Milk has many globular proteins. When milk is converted into curd or yoghurt, these complex proteins get denatured, thus converting globular proteins into fibrous proteins. Therefore, by the process of denaturation, the secondary and tertiary structures of proteins are destroyed.
9. Ball and stick models are 3-D molecular models that can be used to describe the structure of biomolecules. In ball and stick model, the atoms are represented as balls whereas the bonds that hold the atoms are represented by the sticks. Double and triple bonds are represented by springs that form curved connections between the balls. The size and colour of various atoms are different and are depicted by the relative size of the balls. It is the most fundamental and common model of representing biomolecular structures.
In the above ball and stick model of D-glucose, the oxygen atoms are represented by red balls, hydrogen atoms by blue balls, while carbon atoms are represented by grey balls.
10. Titrating a neutral or basic amino acid against a weak base will dissociate only one functional group, whereas titration between acidic amino acid and a weak acid will dissociate two or more functional groups.
11. Structure of alanine
12. Gums are hetero-polysaccharides. They are made from two or more different types of monosaccharide. On the other hand, fevicol is polyvinyl alcohol (PVA) glue. It is not a polysaccharide.
13. Qualitative tests for proteins, amino acids and fats:
i. Biuret test: The Biuret test for protein identifies the presence of protein by producing light blue to purple colour of the solution.
ii. Grease test for oil: Certain oils give a translucent stain on brown paper. This test can be used to show the presence of fat in vegetable oils.
iii. Ninhydrin test: If Ninhydrin reagent is added to the solution, then the colourless solution changes to pink, blue or purple colour depending on the type of amino acid.
14. Approximately, 100 billion tonnes of cellulose are made per year by all the plants in the biosphere and it takes 17 full grown trees to make one ton of paper. Trees are also used to fulfil the other requirements of man such as for timber, food, medicines, etc. Hence, it is difficult to calculate the annual consumption of plant material by man.
15. Properties of enzymes are:
(1) Enzymes are complex macromolecules with high molecular weight.
(2) They catalyze biochemical reactions in a cell. They help in the breakdown of large molecules into smaller molecules or bring together two smaller molecules to form a larger molecule.

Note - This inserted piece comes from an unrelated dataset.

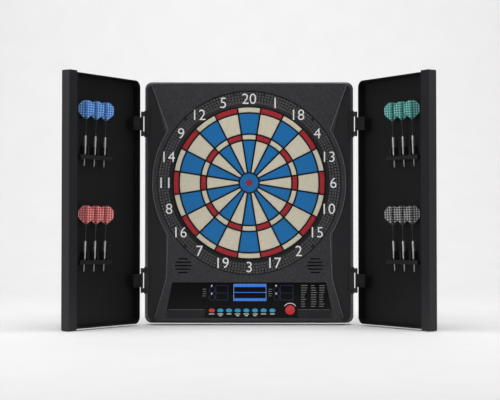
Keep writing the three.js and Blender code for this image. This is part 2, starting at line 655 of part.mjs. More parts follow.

(3) Enzymes do not start a reaction. However, they help in accelerating it.
(4) Enzymes affect the rate of biochemical reaction and not the direction.
(5) Most of the enzymes have high turnover number. Turnover number of an enzyme is the number of molecules of a substance that is acted upon by an enzyme per minute. High turnover number of enzymes increases the efficiency of reaction.
(6) Enzymes are specific in action.
(7) Enzymatic activity decreases with increase in temperature.
(8) They show maximum activity at an optimum pH of 6 – 8.
(9) The velocity of enzyme increases with increase in substrate concentration and then, ultimately reaches maximum velocity.